As fun as all this is, I felt some amount of limitation in both cards and enemies. Well before the final chapter and battles, I had collected every card the game had for me, despite continuing to give me money to buy more duplicate cards or earn them in side quests. Similarly, while combat and forming your strategy is mostly exciting throughout the game, there’s a point at which it doesn’t introduce any new threats anymore and you’re just facing various combos of the same enemies in the numerous non-boss battles. It's a fairly creative system, but it feels like it loses steam well before the credits roll.

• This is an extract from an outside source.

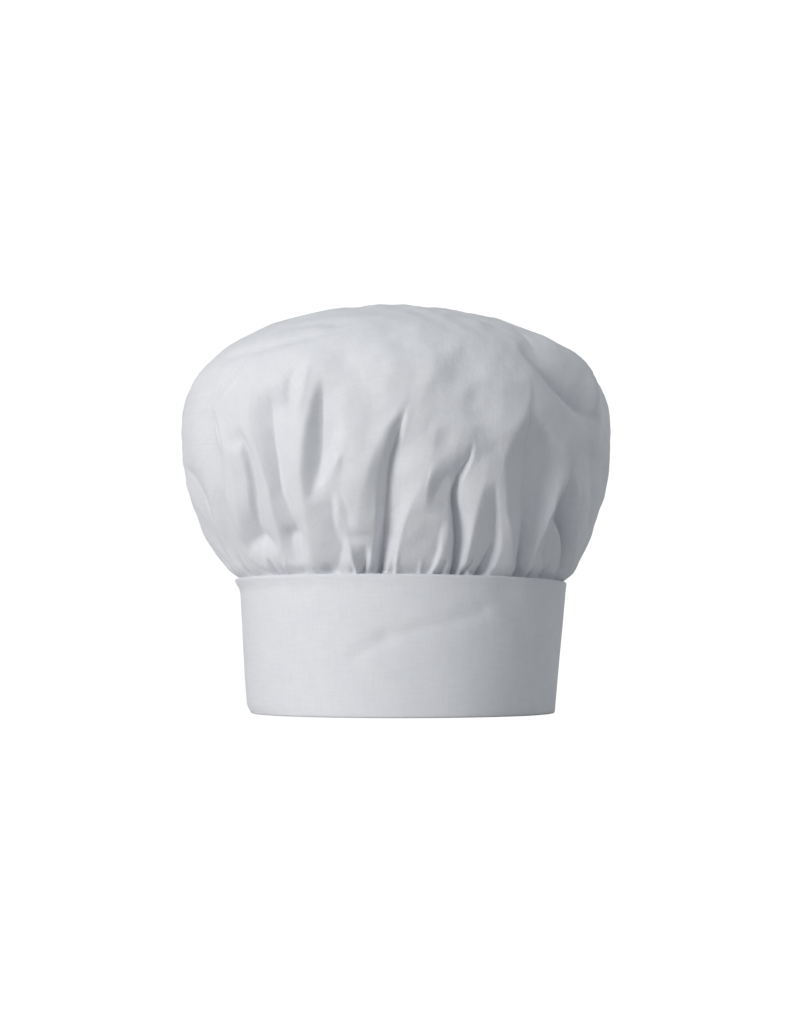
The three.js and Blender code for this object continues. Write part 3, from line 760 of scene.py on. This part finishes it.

Ultimately, I think what Lost in Random reminds me of most is American McGee’s early Alice games, but less brutal and more whimsical. It’s got a similar form of macabre about its world and narrative, but it also has a similar limitation and technical tarnish that those games had. Even and Dicey’s Journey to save Odd and stop the Queen is well written and presented by the game’s action, music, and narrative, but it feels like there’s also varying degrees of jank just sitting in your periphery. Get past that, and I still feel this is a fairy-tale adventure that deserves a cover-to-cover read.
This review is based on a PC digital copy supplied by the publisher. Lost in Random launches in September 10, 2021 on PS4, PS5, Xbox One, Xbox Series X/S, Nintendo Switch, and PC via EA Origin.